Context: The Unified Patent Court (UPC) announced last month that two more judges were appointed to the Munich Local Division (LD) and one more to the Mannheim Local Division (April 30, 2024 ip fray article).
What’s new: Today the UPC also announced the appointments to the Milan Central Division of judges from Italy, the Netherlands and Germany. And as a follow-up to last month’s announcement, the UPC published the panel compositions for Munich and Mannheim, the two LDs that now have two panels each.
Direct impact: The judicial style will likely be more consistent in Mannheim, where full-time UPC Judge Dr. Peter Tochtermann will preside over both panels, than in Munich, where there is one panel of Munich judges and one of Dusseldorf judges.
Wider ramifications: The basic idea of UPC panels always including at least one judge from another country is a good one, as is the notion that the most qualified judges should be appointed. But the UPC does not appear to take climate change into consideration in the slightest when it appoints a judge from Munich to the Milan Central Division (CD) at essentially the same time as two judges from Dusseldorf (at least one of whom presumably still lives there) are assigned to the Munich LD.
Let’s start with the panel compositions on the Munich and Mannheim LDs:
- In Munich, Presiding Judge Dr. Matthias Zigann and Judge Tobias Pichlmaier are members of Panel 1, while Panel 2 is composed of Presiding Judge Ulrike Voss (“Voß” in German) and Judge Daniel Voss (equally “Voß” in German). Panel 1 could be described as the “Munich-Munich” panel: you get the UPC flavor of the Munich judicial approach to patent cases. Panel 2 is the “Dusseldorf-Vosses” panel: two judges originating from Dusseldorf, and both named Voss (they are not known to be relatives).

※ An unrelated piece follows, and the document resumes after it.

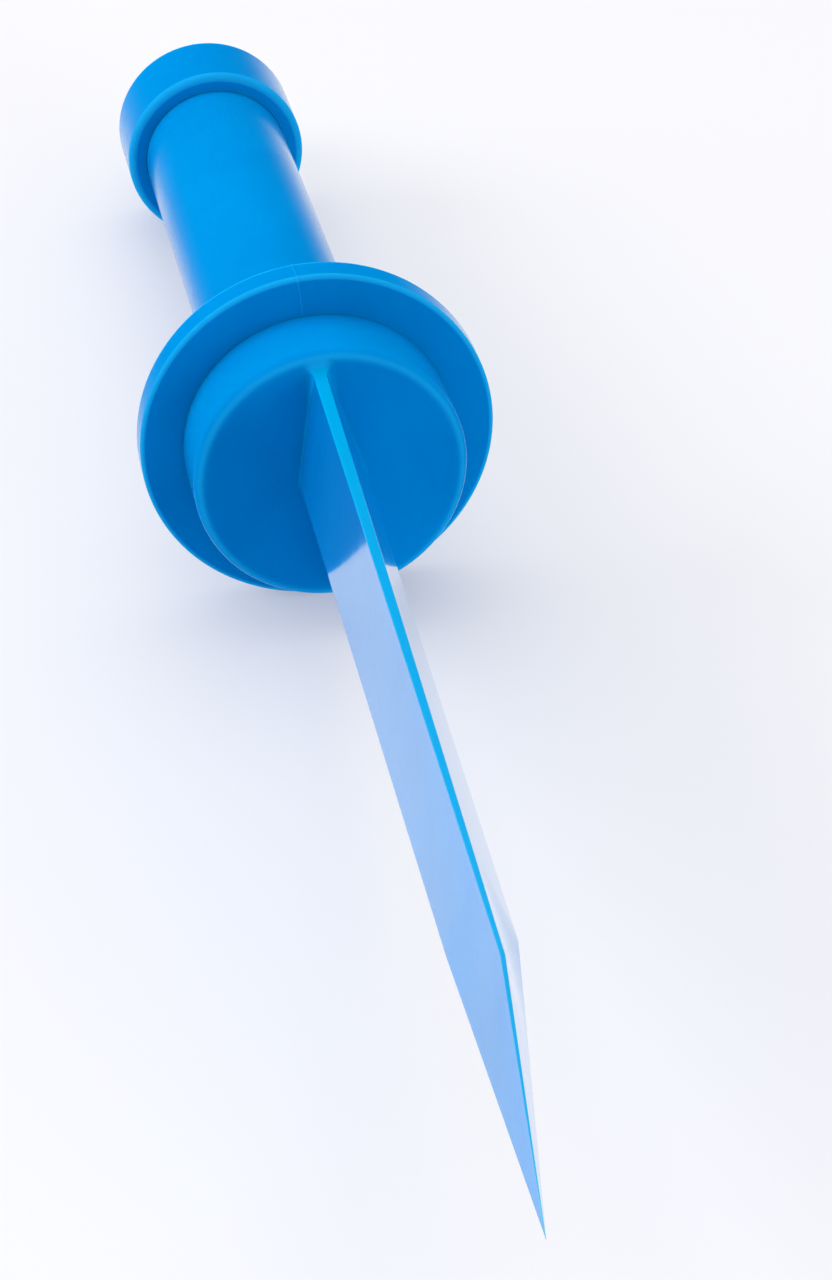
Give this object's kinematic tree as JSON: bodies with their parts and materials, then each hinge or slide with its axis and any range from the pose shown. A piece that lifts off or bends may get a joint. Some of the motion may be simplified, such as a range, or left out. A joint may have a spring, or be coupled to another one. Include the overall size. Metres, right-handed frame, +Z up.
{
  "type": "drip emitter",
  "caption": "Stake drip emitter: blade and drum below a round soil flange, hollow stem above, turning cap with a barbed tube spigot that meters the flow.",
  "frame": {"origin": "centre of the soil flange's underside, on the stem's axis", "axes": "+Z up the stem's axis towards the cap and the tube spigot, +X across the blade's tall direction, +Y across its thin direction"},
  "size_m": [0.024, 0.024, 0.1437],
  "materials": {
    "body_plastic": "smooth moulded polypropylene, slightly translucent",
    "seal_rubber": "satin black rubber",
    "seat_rubber": "satin dark rubber",
    "clip_steel": "rolled spring steel",
    "washer_plastic": "natural acetal",
    "cage_plastic": "black polypropylene",
    "screen_steel": "fine woven stainless mesh",
    "insert_plastic": "natural polypropylene",
    "diaphragm_silicone": "translucent silicone"
  },
  "bodies": {
    "housing": {"stem_body": "body_plastic", "stake": "body_plastic", "plug_seal": "seal_rubber", "needle_seat": "seat_rubber", "seat_ring": "washer_plastic", "filter_gasket": "seal_rubber", "filter_cage": "cage_plastic", "filter_screen": "screen_steel", "labyrinth_core": "insert_plastic", "regulator_seat": "insert_plastic"},
    "carrier": {"thrust_washer": "washer_plastic"},
    "cap": {"adjust_cap": "body_plastic"},
    "inlet": {"inlet_barb": "body_plastic", "swivel_clip": "clip_steel", "barb_seal": "seal_rubber", "metering_needle": "washer_plastic"},
    "float_disc": {"diaphragm": "diaphragm_silicone"}
  },
  "joints": [
    {"name": "cap_rise", "type": "slide", "parent": "housing", "child": "carrier", "axis": [0, 0, 1], "range_m": [0, 0.0015]},
    {"name": "cap_turn", "type": "hinge", "parent": "carrier", "child": "cap", "pos_m": [0, 0, 0.05], "axis": [0, 0, 1], "range_deg": [0, 540]},
    {"name": "inlet_swivel", "type": "hinge", "parent": "carrier", "child": "inlet", "pos_m": [0, 0, 0.05], "axis": [0, 0, 1], "continuous": true},
    {"name": "diaphragm_float", "type": "slide", "parent": "housing", "child": "float_disc", "axis": [0, 0, -1], "range_m": [0, 0.00026]}
  ],
  "couplings": [
    {"joint": "cap_turn", "follows": "cap_rise", "rad_per_m": 6283.2}
  ]
}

- In Mannheim, Presiding Judge Dr. Peter Tochtermann presides over Panel 1 and Panel 2. On Panel 1, he is joined by Judge Dr. Holger Kircher, and on Panel 2 by Judge Dirk Boettcher (“Böttcher” in German). All Mannheim judges are actually from Mannheim.
Now, the judges of the new Milan CD:
- Judge Andrea Postiglione from Rome;
- Judge Anna-Lena Klein from Munich; and
- Judge Marije Knijff from the Hague.
Judge Klein has heard numerous patent infringement cases while serving on the Munich I Regional Court. Her appointment to the UPC made a whole lot of sense, but why Milan? Why send a judge from Munich to Milan instead of appointing her to the Munich LD, which is just being reinforced anyway?
It appears that the UPC’s leadership was more interested in diluting the Munich LD’s consistency (as those filing new cases won’t know whether their case will really be adjudicated as a Munich case or heard by Dusseldorf judges) than in minimizing air travel by judges.
As a result of these assignments, each Central Division now has one German judge: Judge Professor Maximilian Haedicke in Paris, Judge Ulrike Voss in Munich and Judge Anna-Lena Klein in Milan. No other nationality is represented on each Central Division.
One can obviously make the counterargument to the climate change issue that those patent cases involve so much air travel by parties and counsel that travel by UPC judges constitutes only a small part of the UPC’s overall carbon footprint.